Hi List, I've took some time and made some tests on the performance of java-lucene, hyperestraier and ferret as Dave encourages the community of ferret to do so. Quite intersting numbers. Ferret indeed deserves to be called a high-performance port!! It's MyFirstBenchmark ( http://ferret.davebalmain.com/trac/wiki/MyFirstBenchmark ) so please don't be too cruel on critizing the method. It's just a hack and it's flawed - as every other benchmark. But it provides some numbers and regardlass how flawed it is, one thing remains true: All of these search engines are fast enough for most of us... Regards Jan
on 2006-05-13 01:38
on 2006-05-16 03:41
On May 12, 2006, at 2:38 PM, Jan P. wrote: > Hi List, > > I've took some time and made some tests on the performance of > java-lucene, hyperestraier and ferret as Dave encourages the community > of ferret to do so.

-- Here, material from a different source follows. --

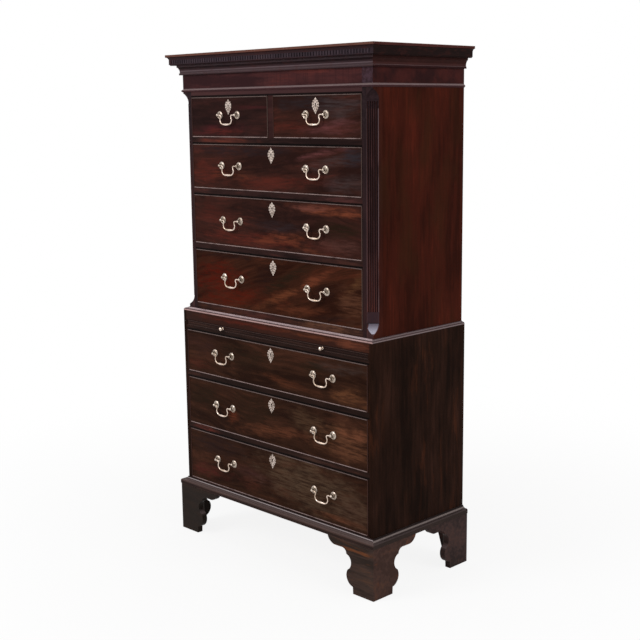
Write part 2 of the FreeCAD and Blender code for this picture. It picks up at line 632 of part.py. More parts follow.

Hello, Jan... On the benchmarking page you make this request. "If you are an expert in one of these search-engines than provide some information about the best optimizations." As the author of another Lucene port (KinoSearch, Perl/C), I know a fair amount about Lucene. Better, I put together some benchmarks comparing Lucene, KinoSearch and Plucene, a little while ago <http:// www.rectangular.com/kinosearch/benchmarks.html>, and I solicited the help of the Lucene developers list to help tune the Lucene benchmarking app. By the end it performed around twice as well as my initial version. In order to max out Lucene's indexing speed... * Don't use the compound file format: indexWriter.setUseCompoundFile(false); * Set maxBufferedDocs to at least 100, and if you have the RAM, 1000: indexWriter.setMaxBufferedDocs(1000); * Give the JVM a generous heap and run it under -server: java -Xmx500M -server MyIndexer * Make sure that JVM startup time is not factored into the results unless you intend it to be. All this in addition to good stuff like warming up OS caches with dry runs prior to test runs, ensuring that the machine is otherwise idle, making sure that the analyzers are exactly equivalent (the fact that the search results differ is a red flag -- I'd use WhiteSpaceAnalyzer instead of whatever you're using), and other such steps to isolate the variables you intend to measure. Then, perform multiple iterations. > It's MyFirstBenchmark ( > http://ferret.davebalmain.com/trac/wiki/MyFirstBenchmark ) so please > don't be too cruel on critizing the method. It's very difficult to run a good scientific experiment of any kind. In fact my current results are flawed -- I left out a call to optimize () in the Lucene benchmark, so Lucene performs not quite so well as the numbers on my page would indicate. But I'd rather err on that side than on the giving the engine I'm attached to a leg up. > one thing remains true: All of these search > engines are fast enough for most of us... Yes. Things are different than they were just a couple years ago. Marvin H. Rectangular Research http://www.rectangular.com/
on 2006-05-16 11:04
Hi, Marvin, thank you very much. I will take these advices into account when I'm doing other tests. As a first step I'll add a link to your post to the ferret wiki to let people know... Regards Jan P.